**Material to process**
········

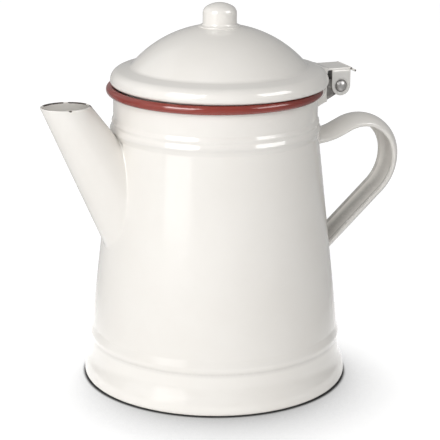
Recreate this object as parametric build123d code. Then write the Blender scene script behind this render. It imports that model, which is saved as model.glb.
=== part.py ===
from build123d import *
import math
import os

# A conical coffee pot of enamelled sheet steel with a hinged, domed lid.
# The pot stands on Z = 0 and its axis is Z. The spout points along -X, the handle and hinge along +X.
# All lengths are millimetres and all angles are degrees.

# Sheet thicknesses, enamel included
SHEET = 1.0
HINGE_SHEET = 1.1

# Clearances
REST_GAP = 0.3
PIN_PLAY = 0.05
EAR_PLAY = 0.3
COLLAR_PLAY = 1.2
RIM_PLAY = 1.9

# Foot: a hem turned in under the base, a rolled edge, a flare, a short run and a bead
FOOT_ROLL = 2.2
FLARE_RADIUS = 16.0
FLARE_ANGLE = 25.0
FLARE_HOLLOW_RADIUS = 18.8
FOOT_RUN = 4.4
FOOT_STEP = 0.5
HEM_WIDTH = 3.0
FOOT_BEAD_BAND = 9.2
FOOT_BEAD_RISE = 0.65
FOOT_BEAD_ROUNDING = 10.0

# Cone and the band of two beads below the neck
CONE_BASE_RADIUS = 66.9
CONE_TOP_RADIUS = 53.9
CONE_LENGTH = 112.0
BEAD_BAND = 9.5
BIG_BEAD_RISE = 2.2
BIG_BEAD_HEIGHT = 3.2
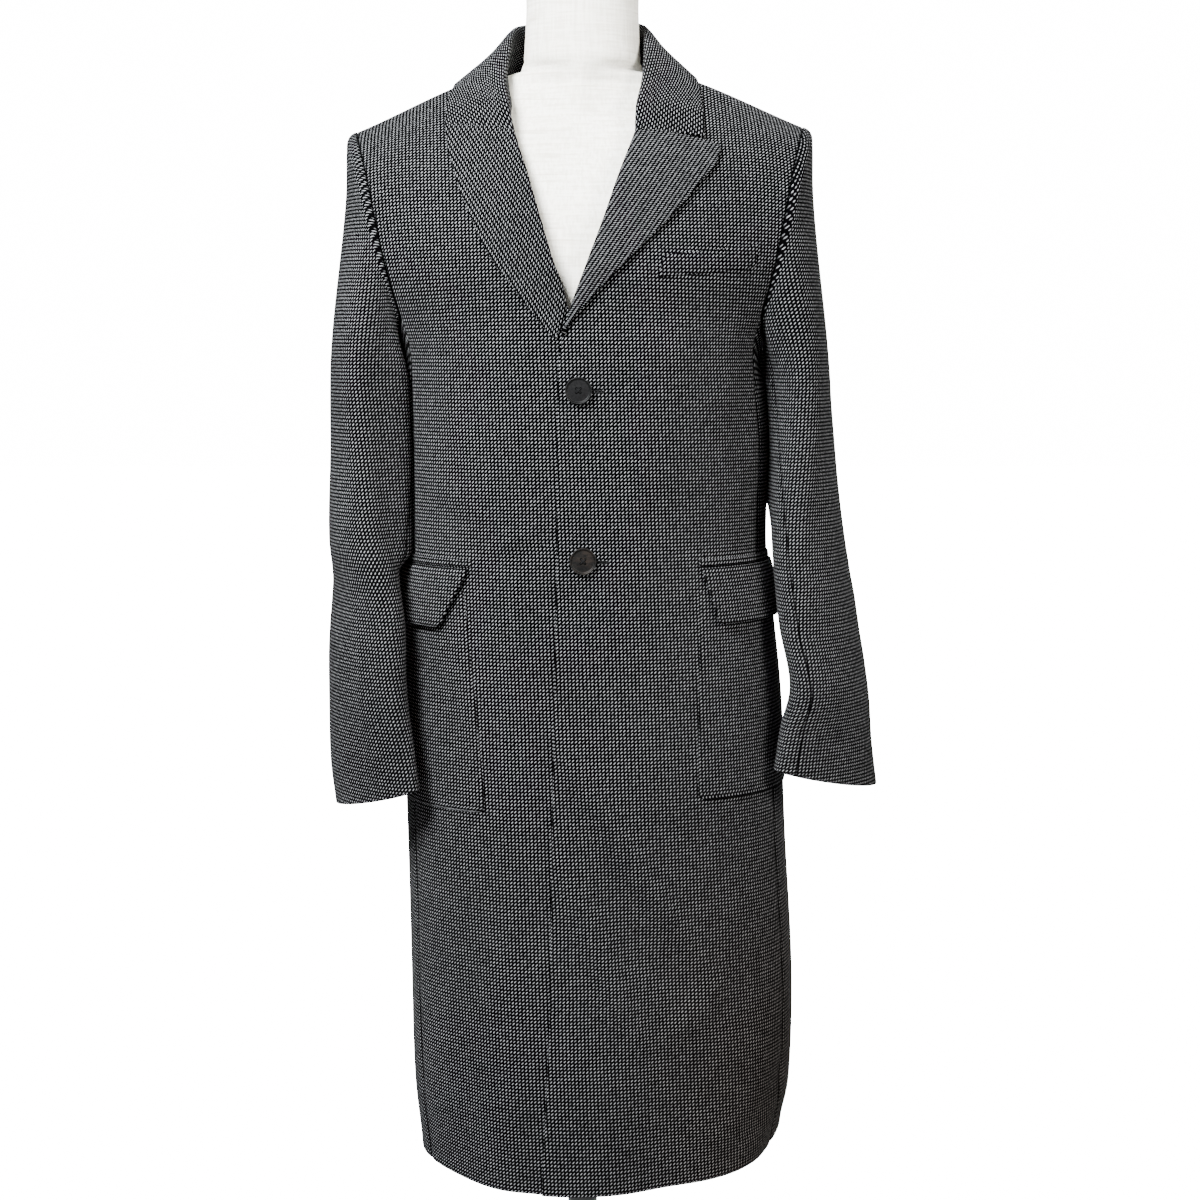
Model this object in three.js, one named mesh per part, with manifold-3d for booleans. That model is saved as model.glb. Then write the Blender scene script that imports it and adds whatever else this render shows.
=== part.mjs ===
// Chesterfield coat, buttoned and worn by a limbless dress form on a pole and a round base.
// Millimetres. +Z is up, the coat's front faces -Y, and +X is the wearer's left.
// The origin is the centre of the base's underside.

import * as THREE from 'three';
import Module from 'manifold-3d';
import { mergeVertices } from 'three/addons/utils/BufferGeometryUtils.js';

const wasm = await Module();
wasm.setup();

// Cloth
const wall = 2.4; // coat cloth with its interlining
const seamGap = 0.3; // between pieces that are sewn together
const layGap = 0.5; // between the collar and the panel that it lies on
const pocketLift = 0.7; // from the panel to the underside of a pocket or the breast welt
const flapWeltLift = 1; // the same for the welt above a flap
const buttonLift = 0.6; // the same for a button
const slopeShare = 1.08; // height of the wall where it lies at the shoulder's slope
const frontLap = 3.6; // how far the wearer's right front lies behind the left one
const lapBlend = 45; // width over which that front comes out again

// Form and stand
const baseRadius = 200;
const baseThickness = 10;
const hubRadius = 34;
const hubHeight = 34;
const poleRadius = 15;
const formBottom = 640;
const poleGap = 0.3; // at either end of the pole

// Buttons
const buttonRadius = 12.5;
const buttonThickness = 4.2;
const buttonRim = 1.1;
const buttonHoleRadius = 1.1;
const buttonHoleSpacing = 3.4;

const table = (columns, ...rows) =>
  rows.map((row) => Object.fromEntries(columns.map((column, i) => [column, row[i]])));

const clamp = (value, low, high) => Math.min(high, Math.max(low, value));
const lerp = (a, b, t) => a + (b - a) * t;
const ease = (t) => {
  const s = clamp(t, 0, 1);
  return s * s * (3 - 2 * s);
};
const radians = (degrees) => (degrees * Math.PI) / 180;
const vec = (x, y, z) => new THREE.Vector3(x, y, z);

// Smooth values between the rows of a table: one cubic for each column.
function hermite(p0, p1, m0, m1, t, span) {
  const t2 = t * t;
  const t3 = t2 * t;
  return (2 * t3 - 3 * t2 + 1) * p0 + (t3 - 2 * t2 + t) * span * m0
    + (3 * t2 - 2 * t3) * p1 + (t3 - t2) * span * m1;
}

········

From the entries above, copy every line where the word "with" shows up.

**Full output**
# A conical coffee pot of enamelled sheet steel with a hinged, domed lid.
Model this object in three.js, one named mesh per part, with manifold-3d for booleans. That model is saved as model.glb. Then write the Blender scene script that imports it and adds whatever else this render shows.
const wall = 2.4; // coat cloth with its interlining